EXERCISE INSTRUCTIONS: Exactly retype the lines of the material from its first line to the line with "from FreeCAD import", including both.

COLLECTED DATA:
::::::::
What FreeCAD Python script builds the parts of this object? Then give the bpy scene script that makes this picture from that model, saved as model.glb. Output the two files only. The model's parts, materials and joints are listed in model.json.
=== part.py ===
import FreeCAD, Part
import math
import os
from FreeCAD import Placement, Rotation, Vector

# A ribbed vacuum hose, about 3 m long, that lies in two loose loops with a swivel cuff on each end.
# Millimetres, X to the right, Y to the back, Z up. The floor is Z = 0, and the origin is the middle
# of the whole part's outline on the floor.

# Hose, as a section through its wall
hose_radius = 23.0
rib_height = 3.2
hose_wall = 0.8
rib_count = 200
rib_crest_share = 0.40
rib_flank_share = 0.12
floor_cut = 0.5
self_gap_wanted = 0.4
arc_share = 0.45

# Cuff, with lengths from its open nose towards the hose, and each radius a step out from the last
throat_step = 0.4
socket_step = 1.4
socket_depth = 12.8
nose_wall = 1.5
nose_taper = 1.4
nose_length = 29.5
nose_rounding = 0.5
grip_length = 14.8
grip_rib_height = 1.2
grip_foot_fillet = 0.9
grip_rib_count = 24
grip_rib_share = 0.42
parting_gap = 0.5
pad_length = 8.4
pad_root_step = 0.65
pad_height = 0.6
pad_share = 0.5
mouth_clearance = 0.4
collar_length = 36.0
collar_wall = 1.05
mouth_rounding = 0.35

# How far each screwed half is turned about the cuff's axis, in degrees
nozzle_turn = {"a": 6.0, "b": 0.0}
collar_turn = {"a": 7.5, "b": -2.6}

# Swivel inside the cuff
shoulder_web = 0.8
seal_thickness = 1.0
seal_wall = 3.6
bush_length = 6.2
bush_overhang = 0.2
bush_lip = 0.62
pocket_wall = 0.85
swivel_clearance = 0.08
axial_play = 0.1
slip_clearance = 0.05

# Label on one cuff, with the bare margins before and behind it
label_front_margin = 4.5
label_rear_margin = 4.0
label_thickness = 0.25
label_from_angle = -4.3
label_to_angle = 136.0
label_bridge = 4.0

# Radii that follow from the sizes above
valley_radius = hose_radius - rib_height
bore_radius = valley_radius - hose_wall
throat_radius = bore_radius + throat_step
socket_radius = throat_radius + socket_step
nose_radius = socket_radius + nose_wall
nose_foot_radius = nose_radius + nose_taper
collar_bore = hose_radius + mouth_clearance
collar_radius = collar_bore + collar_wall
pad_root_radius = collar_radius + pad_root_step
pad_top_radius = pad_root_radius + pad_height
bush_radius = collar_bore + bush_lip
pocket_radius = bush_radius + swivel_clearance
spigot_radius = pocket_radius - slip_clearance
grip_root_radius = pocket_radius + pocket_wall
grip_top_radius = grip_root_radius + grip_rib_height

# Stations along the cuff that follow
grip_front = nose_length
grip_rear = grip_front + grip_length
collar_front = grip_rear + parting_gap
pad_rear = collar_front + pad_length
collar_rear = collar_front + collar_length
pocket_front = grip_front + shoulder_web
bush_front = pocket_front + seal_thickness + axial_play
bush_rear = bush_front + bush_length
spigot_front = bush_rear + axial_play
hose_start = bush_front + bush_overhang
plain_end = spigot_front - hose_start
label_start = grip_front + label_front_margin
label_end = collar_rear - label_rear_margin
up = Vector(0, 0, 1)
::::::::
WORKED ANSWER:
What FreeCAD Python script builds the parts of this object? Then give the bpy scene script that makes this picture from that model, saved as model.glb. Output the two files only. The model's parts, materials and joints are listed in model.json.
=== part.py ===
import FreeCAD, Part
import math
import os
from FreeCAD import Placement, Rotation, Vector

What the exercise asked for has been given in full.